Julie Peters, the author of Secrets of the Eternal Moon Phase Goddesses, shares her wisdom on building a moon practice.
Have you ever had a moment where you looked up at the moon, maybe full and heavy on the horizon, or bright and blue, high in the sky, and you felt like the moon was looking back at you? Many of us have. We all share the same moon, regardless of where we live or what we believe. But we can also each have our own unique, intimate, personal relationship with the giant pearl in the sky.
I have been working intuitively with the moon for the past several years, and it is an incredibly nourishing and constantly renewable practice. It keeps me grounded in the cycles of nature. It reminds me that I am an animal, that I respond to the natural world around me, and that the needs of my body shift and change, phasing through time just like the moon.
Every month the moon waxes and wanes, building light and intensity and then drawing back into shadow once again. When we practice with the moon, we have an opportunity to observe our own waxing and waning, to feel our energy building and receding. Sometimes we feel drawn to action and social connection, while other times we need to slow down and introvert.
Forgetting that humans have natural cycles is easy in the fast pace of today’s world. But even in the deep of a bustling city, we can look outside after dark and see the face of the moon, bright and beautiful, looking right at us.
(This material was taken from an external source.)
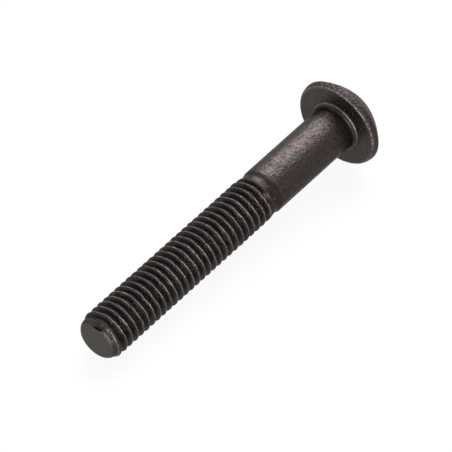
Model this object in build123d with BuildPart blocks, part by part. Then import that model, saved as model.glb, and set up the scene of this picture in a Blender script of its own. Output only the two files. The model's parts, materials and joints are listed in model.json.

Moon practices can take almost any shape, but they generally involve some kind of pause. On the new and the full, the moon appears to pause in the sky—to stop cycling for a moment and rest. We are invited to do the same, to take a moment to check in with our bodies and our breath.
New moons invite us to think about desires and intentions, and full moons help us to see what’s normally hidden in the dark, giving us an opportunity to evaluate what’s going on in our lives and let go of what’s no longer serving us. We can do this through meditation, prayer, journaling, a mindful evening walk, or specific rituals for certain phases. These practices could be shared with a group or held privately. No matter how you do so, honoring the moon is an intimate, personal practice for the mind and the body in relationship to our natural world.